When it comes to your ex, if the divorce is less than amicable and there is conflict, do your absolute best to be Switzerland. I am not saying it is possible to work well with any co-parent. Sometimes, it simply isn’t. And your kids will form their own opinions about pretty much everything. Try as much as possible to get out of the way and let them do that free of any pressure, overt or otherwise.
If you are genuinely concerned for your kids’ physical, emotional, and/or mental safety, intervention is warranted (in association with guidance from your attorney and/or a mental health professional), but in the absence of danger, it is really best to try to stay out of it. Your ex’s relationships with your kids are your ex’s responsibility. Hopefully, your ex will realize that and rise to the occasion. If he or she doesn’t, be there to support the kids, but don’t make the mistake of taking on responsibility for mending what isn’t yours to fix. It won’t work, and any meddling may very well jeopardize the health of your own relationships with the children.

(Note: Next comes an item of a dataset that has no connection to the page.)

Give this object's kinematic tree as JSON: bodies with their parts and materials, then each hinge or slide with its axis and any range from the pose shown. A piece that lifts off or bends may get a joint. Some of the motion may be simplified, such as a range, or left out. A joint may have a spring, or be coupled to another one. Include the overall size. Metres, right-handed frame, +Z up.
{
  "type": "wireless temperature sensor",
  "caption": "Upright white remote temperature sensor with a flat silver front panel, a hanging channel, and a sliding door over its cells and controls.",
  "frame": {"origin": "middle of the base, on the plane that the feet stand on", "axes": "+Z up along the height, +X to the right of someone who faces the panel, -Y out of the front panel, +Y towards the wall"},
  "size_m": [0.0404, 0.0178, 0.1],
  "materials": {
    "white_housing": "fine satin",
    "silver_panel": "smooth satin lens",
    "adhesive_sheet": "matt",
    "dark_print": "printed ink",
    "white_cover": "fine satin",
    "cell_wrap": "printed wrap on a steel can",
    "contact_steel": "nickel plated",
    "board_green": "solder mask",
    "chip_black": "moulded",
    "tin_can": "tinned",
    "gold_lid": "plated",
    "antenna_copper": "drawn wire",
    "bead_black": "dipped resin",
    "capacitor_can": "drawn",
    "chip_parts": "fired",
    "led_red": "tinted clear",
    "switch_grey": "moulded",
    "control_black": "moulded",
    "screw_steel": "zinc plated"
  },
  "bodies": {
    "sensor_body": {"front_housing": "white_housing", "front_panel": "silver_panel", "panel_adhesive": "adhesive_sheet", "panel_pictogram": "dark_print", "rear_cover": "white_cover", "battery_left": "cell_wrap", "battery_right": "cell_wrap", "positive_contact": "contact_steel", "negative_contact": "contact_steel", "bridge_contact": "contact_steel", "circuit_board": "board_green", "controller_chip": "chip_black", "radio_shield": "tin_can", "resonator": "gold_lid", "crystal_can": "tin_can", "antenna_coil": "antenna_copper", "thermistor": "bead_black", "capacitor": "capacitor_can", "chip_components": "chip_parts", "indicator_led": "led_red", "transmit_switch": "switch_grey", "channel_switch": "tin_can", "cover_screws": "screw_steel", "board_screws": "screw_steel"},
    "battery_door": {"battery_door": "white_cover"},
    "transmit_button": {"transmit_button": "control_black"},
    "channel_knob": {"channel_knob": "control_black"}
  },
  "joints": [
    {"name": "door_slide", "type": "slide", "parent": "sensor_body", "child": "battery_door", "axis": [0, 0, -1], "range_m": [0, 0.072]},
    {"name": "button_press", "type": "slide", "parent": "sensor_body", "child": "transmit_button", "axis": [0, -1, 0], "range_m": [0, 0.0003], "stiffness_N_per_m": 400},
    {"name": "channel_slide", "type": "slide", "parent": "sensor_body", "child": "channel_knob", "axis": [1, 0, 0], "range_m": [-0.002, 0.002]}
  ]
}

Don’t use your kids as a support system.
No matter how old they are, do not mistake your kids for your friends or as a replacement for your ex. If you need to unload, find someone other than your children to whom you can talk, vent, and complain. If you need childcare for your younger children, do everything you can to find someone other than your older kids to provide it. Kids do really poorly when their parents lean on them for support during or after a divorce. You need to remain the parent, albeit a friendly, loving, and supportive one, and they need to remain the kids.
Do what you need to do to keep yourself sane and moving forward. Only you can know what those things are, and you must identify them, and do them, over and over and over again. Get the sleep you need whenever possible. Exercise if that helps (and I’ve never known someone for whom it didn’t). Get thyself outside. Eat food that fuels you (and a little bit of crap that just tastes good once in a while). Start a gratitude journal and a meditation practice (two of the best things I have ever done). See a therapist or get a coach. Organize your posse. Have an occasional glass of wine.
Figure out quickly whose company soothes you, and whose agitates. With whom do you simply vent, and who inspires you to move onward and upward? Identify the people and activities that will keep you going and help you get back up and get strong again. Your kids absolutely need you to be a whole person. The plane will surely crash if the pilot can’t fly.
Hold on to hope.
Above all, please believe in a brighter future. I am certain you can have one. Yes, divorce sucks. I know. Mine sure as hell did. And when you have kids, it really, really sucks. Especially if you didn’t ask for it. And you get extra loads of bonus points for how much it sucks if you were blindsided by it. But your kids still need you to get it and hold it together, and they really need you to believe things will get better.
Even if you don’t yet see it, paint a brighter future for them than the crap you are living through today. Tell them about the happier days you (hope to) see ahead. Take the opportunity to grow yourself as a person and to envision and seek a bigger, better, bolder life than the one you had before. I am certain you can build that life. It won’t happen overnight, but with purpose and the right attitude and strong support, it can happen a lot faster than you think. Start out by faking those days (until you make them), for yourself as much as for the kids. One day, hopefully before too long, you will be living them together.